What you have to do
Where a line of the listing below includes the word "object", reproduce that line.

------------------------------------------------

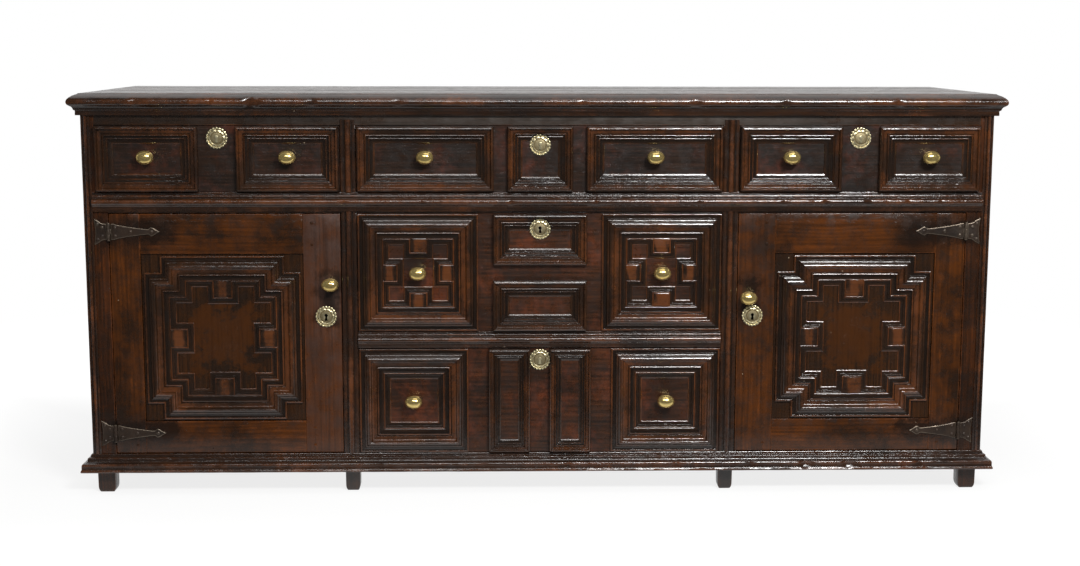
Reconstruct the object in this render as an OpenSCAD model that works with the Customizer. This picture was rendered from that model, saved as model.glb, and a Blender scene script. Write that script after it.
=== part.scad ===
// Joined oak dresser base with applied geometric mouldings.
// Width runs along X, the front faces -Y, and Z = 0 is the floor.
// The origin is below the middle of the whole object, knobs and cornice included.

/* [Carcass] */
// Width over the corner posts
carcass_w = 1940; // [1860:10:2060]
// Depth from the face of the posts to the back edge of the top
carcass_d = 548; // [520:1:600]
// Depth, front to back, of the front posts
post_d = 50; // [46:1:60]
// Width of a corner post beside the doors
corner_post_w = 50; // [44:1:60]
// Width of a corner post beside the top drawers
upper_post_w = 26; // [24:1:34]
// Width of an inner post
inner_post_w = 34; // [30:1:44]
// Depth, front to back, of the back posts
back_post_d = 45; // [38:1:56]
// Clear width between the two inner posts
centre_w = 784; // [700:2:860]

/* [Heights] */
// Clear height under the bottom rail
foot_h = 50; // [36:1:90]
// Height of the bottom rail
bottom_rail_h = 38; // [34:1:60]
// Height of the lower deep drawer's opening
lower_open_h = 232; // [200:1:260]
// Height of the rail between the deep drawers
drawer_rail_h = 36; // [32:1:50]
// Height of the upper deep drawer's opening
upper_open_h = 257; // [220:1:280]
// Height of the middle rail
mid_rail_h = 45; // [40:1:60]
// Height of the top drawers' openings
top_open_h = 142; // [130:1:160]
// Height of the top rail
top_rail_h = 40; // [36:1:60]
// Thickness of the top boards
top_t = 27; // [22:1:36]

/* [Frame stock] */
// Depth, front to back, of the front rails
rail_d = 40; // [38:1:44]
// Thickness of the end and back rails
frame_t = 26; // [24:1:30]
// Thickness of the back boards
back_board_t = 12; // [8:1:16]
// Thickness of the partitions
partition_t = 20; // [14:1:24]
// Thickness of the cupboard floor boards
floor_t = 12; // [8:1:18]
// Thickness of a tenon
tenon_t = 12; // [8:1:14]
// Length of a tenon
tenon_l = 24; // [16:1:28]
// Shoulder above and below a tenon
tenon_sh = 6; // [4:1:10]
// Diameter of a frame peg
peg_dia = 8; // [6:0.5:10]
// Width of the upright in the middle of an end frame
end_muntin_w = 60; // [40:1:90]
// Number of back boards
back_boards_n = 8; // [6:1:12]
// Number of floor boards in each cupboard
floor_boards_n = 3; // [2:1:5]
// Number of planks in the top
top_boards_n = 3; // [2:1:4]

/* [Carcass mouldings] */
// How far the cornice stands out
cornice_p = 24; // [16:1:34]
// Height of the cornice
cornice_h = 46; // [40:1:56]
// How far the base moulding stands out
base_p = 24; // [16:1:34]
// How far the rail mouldings stand out
rail_mould_p = 14; // [8:1:18]
// Width of the bead strip on a corner post
corner_bead_w = 19; // [15:1:22]
// Width of the bead strip on an inner post
inner_bead_w = 30; // [20:1:30]
// How far a bead strip stands out
bead_p = 6; // [4:0.5:9]
// How far the bead strips of the inner posts run up over the top rail
bead_rise = 12; // [4:1:16]

/* [Feet] */
// Width of a corner foot
corner_foot_w = 37; // [28:1:44]
// Width of an inner foot
inner_foot_w = 31; // [24:1:33]
// How far the lower edges of a foot are worn in at the floor
foot_wear = 4; // [2:0.5:6]

/* [Drawers] */
// Gap beside and above a drawer front
drawer_gap = 1; // [0.6:0.1:2]
// Thickness of a drawer front
drawer_front_t = 24; // [20:1:26]
// Thickness of a drawer side
drawer_side_t = 14; // [12:1:18]
// Thickness of a drawer bottom
drawer_bottom_t = 10; // [6:1:12]
// Depth of a drawer from its face to its back
drawer_d = 455; // [380:1:460]
// How far a drawer slides out
drawer_travel = 320; // [200:10:340]
// How far the back and sides stop below the top of the front
drawer_side_drop = 6; // [2:1:12]
// Wood left in front of the dovetails
lap_t = 8; // [5:1:10]
// Number of dovetails at each corner
dovetails_n = 3; // [2:1:4]
// Height of a runner
runner_h = 16; // [12:1:22]
// Depth of the groove in a drawer side
groove_d = 8; // [5:1:9]
// Clearance of a runner in its groove
runner_gap = 0.5; // [0.3:0.1:1]

/* [Drawer mouldings] */
// Plain strip between the panels of the left and right top drawers
side_strip = 80; // [60:1:110]
// Plain strip on each side of the small panel of the middle top drawer
centre_strip = 29; // [15:1:45]
// Width of the small panel on the middle top drawer
keyhole_panel_w = 140; // [110:1:150]
// Width of a moulding on the top drawers
small_mould_w = 38; // [28:1:42]
// Width of the moulding round the small panel of the middle top drawer
keyhole_mould_w = 32; // [26:1:38]
// How far a moulding on the top drawers stands out
small_mould_p = 14; // [10:1:18]
// Plain strip beside each big panel of the upper deep drawer
block_strip = 32; // [15:1:45]
// Width of the outer moulding on the big panels
big_mould_w = 52; // [46:1:56]
// How far the outer moulding on the big panels stands out
big_mould_p = 17; // [12:1:22]
// Width of the small panels in the middle of the upper deep drawer
stack_panel_w = 202; // [170:1:210]
// Width of the moulding on the small panels
stack_mould_w = 36; // [26:1:40]
// Plain strip between the two small panels
stack_strip = 34; // [20:1:50]
// Plain strip beside each big panel of the lower deep drawer
square_strip = 44; // [25:1:55]
// Width of the tall panels on the lower deep drawer
tall_panel_w = 90; // [80:1:100]
// Plain strip between the tall panels
tall_strip = 42; // [30:1:48]
// Width of the moulding on the tall panels
tall_mould_w = 27; // [20:1:32]
// Width of the inner moulding
inner_mould_w = 15; // [10:1:18]
// How far the inner moulding and its blocks stand out
inner_mould_p = 7; // [4:0.5:10]
// Width of a block on a drawer
drawer_block_w = 34; // [26:1:40]
// How far a block on a drawer reaches into the panel
drawer_block_d = 30; // [22:1:34]

/* [Doors] */
// Gap round a door
door_gap = 1.5; // [1:0.1:3]
// Thickness of a door frame
door_t = 26; // [24:1:30]
// Width of the stile that carries the lock
lock_stile_w = 80; // [72:1:90]
// Width of the stile that carries the hinges
hinge_stile_w = 64; // [56:1:76]
// Height of a door's top rail
door_top_h = 86; // [60:1:100]
// Height of a door's bottom rail
door_bottom_h = 70; // [60:1:100]
// Depth of the grooves that hold a panel
panel_groove = 9; // [6:1:12]
// Thickness of a panel's edge
panel_edge_t = 8; // [6:1:9]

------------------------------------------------

Correct answer
Reconstruct the object in this render as an OpenSCAD model that works with the Customizer. This picture was rendered from that model, saved as model.glb, and a Blender scene script. Write that script after it.
// The origin is below the middle of the whole object, knobs and cornice included.